Rows from an object dataset:
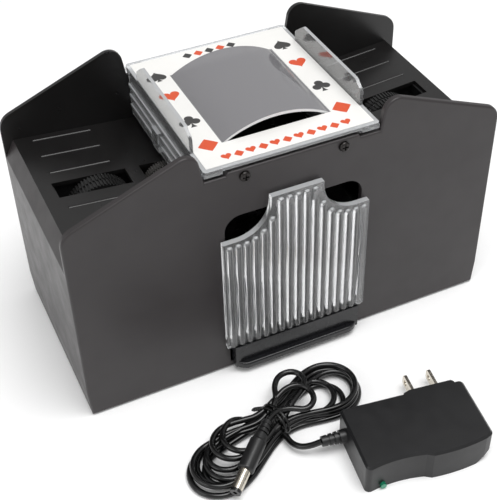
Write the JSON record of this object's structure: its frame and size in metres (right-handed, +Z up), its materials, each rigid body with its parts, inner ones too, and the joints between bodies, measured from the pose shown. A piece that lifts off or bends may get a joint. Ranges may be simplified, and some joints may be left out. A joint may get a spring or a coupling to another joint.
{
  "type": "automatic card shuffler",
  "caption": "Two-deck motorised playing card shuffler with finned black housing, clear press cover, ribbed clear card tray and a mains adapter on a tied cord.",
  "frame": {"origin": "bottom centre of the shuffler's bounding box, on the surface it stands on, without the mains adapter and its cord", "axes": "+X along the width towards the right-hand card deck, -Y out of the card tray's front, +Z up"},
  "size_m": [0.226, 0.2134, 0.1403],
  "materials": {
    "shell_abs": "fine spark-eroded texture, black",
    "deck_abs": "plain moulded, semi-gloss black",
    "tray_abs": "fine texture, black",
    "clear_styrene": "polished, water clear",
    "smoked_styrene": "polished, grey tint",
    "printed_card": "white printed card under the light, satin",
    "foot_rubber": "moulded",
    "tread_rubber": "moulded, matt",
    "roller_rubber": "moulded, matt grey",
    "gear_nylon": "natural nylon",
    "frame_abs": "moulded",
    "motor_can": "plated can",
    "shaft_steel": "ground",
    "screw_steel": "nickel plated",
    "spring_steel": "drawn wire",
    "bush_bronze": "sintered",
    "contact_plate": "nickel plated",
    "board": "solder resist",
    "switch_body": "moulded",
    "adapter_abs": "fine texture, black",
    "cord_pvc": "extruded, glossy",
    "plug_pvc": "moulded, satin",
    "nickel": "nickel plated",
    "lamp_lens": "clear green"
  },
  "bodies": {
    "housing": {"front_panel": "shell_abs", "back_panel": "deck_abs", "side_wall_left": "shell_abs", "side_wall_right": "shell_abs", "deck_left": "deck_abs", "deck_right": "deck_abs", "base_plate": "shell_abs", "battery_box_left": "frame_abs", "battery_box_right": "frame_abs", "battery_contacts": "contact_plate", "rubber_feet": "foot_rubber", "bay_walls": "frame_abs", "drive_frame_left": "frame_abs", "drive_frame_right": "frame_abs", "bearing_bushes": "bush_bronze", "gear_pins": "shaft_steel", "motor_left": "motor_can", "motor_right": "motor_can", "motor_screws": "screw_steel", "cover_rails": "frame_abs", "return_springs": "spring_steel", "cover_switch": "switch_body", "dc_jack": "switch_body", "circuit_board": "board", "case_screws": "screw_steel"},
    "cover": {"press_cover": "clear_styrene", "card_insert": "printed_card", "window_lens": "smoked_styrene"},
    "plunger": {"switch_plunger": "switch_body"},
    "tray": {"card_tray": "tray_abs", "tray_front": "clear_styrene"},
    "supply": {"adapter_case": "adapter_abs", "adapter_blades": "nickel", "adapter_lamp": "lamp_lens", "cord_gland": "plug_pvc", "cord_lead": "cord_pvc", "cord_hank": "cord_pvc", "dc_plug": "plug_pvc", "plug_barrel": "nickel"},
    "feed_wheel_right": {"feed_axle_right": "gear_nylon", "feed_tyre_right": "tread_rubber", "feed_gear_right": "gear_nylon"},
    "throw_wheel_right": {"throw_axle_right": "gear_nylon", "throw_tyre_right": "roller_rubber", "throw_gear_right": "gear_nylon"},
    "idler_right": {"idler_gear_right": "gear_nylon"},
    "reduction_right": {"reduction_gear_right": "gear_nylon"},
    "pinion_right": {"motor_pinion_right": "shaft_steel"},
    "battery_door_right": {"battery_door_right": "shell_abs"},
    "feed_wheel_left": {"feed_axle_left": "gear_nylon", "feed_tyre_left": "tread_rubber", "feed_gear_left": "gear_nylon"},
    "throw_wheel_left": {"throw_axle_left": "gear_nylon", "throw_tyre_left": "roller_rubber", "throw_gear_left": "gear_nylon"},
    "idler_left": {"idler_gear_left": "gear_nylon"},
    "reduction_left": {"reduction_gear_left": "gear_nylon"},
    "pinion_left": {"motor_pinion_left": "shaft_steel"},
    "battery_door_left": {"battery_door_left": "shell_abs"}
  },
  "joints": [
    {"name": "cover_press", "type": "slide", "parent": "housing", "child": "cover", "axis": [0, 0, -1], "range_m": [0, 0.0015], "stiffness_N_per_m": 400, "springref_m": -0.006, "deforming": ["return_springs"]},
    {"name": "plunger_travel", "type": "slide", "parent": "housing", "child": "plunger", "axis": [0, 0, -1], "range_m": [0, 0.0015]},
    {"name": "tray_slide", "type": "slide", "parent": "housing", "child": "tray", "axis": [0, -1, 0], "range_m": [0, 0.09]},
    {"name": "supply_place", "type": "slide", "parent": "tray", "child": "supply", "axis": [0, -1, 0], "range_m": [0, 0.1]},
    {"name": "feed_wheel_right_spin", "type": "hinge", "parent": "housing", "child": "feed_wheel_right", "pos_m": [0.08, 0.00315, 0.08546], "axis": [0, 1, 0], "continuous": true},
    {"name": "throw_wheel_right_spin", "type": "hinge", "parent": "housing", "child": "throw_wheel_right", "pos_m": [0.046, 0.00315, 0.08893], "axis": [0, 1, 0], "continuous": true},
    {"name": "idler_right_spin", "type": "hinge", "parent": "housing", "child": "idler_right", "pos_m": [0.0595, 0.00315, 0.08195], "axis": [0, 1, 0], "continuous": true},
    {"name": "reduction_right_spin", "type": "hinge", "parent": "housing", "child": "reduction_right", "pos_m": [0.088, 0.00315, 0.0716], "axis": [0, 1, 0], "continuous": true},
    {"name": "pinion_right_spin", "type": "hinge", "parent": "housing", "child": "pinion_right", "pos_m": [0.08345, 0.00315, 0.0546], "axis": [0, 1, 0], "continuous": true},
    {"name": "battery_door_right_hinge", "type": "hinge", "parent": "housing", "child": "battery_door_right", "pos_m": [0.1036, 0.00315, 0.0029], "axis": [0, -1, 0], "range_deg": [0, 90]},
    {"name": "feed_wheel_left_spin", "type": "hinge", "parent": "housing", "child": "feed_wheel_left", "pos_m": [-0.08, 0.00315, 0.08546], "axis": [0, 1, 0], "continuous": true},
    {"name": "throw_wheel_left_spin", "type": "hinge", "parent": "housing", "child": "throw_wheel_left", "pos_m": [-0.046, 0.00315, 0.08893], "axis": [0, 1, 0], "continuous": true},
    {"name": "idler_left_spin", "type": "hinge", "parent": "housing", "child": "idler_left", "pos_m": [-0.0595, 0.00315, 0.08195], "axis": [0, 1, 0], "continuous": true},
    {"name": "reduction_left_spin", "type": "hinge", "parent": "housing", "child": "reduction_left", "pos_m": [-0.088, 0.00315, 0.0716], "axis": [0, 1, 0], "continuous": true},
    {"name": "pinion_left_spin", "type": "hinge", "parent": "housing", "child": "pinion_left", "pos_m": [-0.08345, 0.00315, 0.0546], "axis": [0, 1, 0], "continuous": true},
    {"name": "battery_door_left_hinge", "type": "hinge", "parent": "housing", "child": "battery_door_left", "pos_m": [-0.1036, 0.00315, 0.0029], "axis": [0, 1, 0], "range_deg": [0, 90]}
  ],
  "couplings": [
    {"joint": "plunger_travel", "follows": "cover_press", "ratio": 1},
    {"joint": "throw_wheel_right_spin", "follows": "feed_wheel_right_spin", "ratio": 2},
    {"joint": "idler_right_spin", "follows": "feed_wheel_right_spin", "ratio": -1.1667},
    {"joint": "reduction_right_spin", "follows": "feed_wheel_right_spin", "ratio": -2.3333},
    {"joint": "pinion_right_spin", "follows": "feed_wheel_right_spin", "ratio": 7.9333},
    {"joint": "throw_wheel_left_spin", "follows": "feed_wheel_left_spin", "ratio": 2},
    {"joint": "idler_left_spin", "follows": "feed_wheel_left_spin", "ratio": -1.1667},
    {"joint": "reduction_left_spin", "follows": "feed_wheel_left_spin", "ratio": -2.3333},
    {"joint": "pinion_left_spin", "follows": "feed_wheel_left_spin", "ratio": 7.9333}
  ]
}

--

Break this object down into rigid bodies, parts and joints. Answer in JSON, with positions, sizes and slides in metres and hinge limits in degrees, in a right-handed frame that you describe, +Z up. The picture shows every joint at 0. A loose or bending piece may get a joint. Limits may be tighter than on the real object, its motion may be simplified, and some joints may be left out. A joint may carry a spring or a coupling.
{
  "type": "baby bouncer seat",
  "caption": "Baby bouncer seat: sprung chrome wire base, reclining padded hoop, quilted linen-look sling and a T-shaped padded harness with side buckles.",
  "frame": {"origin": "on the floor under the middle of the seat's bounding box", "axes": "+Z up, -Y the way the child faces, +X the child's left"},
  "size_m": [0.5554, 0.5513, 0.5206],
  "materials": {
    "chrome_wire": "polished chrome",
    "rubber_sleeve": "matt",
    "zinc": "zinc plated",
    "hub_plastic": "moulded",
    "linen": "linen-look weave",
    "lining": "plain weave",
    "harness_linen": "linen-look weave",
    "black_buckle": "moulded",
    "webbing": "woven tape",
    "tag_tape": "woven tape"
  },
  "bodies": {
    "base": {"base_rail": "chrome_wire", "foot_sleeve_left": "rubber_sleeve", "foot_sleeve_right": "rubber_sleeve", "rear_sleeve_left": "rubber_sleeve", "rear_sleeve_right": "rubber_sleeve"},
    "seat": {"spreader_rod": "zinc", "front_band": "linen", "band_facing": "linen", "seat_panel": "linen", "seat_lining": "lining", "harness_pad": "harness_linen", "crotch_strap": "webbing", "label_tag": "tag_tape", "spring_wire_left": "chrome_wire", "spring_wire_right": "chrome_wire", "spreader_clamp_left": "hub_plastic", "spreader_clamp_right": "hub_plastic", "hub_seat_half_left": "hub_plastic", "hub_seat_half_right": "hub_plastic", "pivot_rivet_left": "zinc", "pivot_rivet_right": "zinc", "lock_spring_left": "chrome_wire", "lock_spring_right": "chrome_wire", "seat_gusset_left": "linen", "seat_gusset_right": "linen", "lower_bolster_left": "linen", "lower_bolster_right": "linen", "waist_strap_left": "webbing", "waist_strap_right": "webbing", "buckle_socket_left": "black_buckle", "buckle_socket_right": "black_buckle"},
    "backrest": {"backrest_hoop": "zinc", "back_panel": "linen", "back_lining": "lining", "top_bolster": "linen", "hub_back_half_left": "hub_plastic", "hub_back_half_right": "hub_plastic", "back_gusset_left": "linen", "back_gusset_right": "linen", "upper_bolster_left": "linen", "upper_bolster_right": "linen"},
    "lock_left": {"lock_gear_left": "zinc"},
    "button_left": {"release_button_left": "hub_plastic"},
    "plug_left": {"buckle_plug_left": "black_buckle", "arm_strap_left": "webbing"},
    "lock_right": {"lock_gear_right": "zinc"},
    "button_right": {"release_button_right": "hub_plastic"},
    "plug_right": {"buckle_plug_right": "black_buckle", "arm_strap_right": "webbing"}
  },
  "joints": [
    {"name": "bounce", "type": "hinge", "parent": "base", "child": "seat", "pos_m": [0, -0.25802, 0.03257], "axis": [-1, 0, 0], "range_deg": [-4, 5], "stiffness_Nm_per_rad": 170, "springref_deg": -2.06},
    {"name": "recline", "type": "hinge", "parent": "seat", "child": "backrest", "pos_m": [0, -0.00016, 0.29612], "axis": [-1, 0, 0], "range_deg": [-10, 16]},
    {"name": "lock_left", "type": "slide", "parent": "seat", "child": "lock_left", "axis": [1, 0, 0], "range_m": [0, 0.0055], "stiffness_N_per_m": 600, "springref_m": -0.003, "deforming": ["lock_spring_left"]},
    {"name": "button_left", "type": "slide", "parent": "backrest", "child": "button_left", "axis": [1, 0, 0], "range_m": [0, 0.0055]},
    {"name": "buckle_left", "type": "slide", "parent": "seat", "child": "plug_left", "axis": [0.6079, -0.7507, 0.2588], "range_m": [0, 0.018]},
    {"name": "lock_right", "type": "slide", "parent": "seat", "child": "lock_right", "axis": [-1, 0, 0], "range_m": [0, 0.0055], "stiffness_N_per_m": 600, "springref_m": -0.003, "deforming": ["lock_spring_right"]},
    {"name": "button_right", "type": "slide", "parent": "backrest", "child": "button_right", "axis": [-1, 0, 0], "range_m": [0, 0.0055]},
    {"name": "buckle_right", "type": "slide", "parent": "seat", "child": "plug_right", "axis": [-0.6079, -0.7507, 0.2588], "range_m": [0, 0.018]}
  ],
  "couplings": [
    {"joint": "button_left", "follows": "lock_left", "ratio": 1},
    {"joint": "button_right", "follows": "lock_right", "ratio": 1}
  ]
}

(Exercise goal) Give the number of lines that carry the word "parts", with nothing added.

(Answer to the task) 2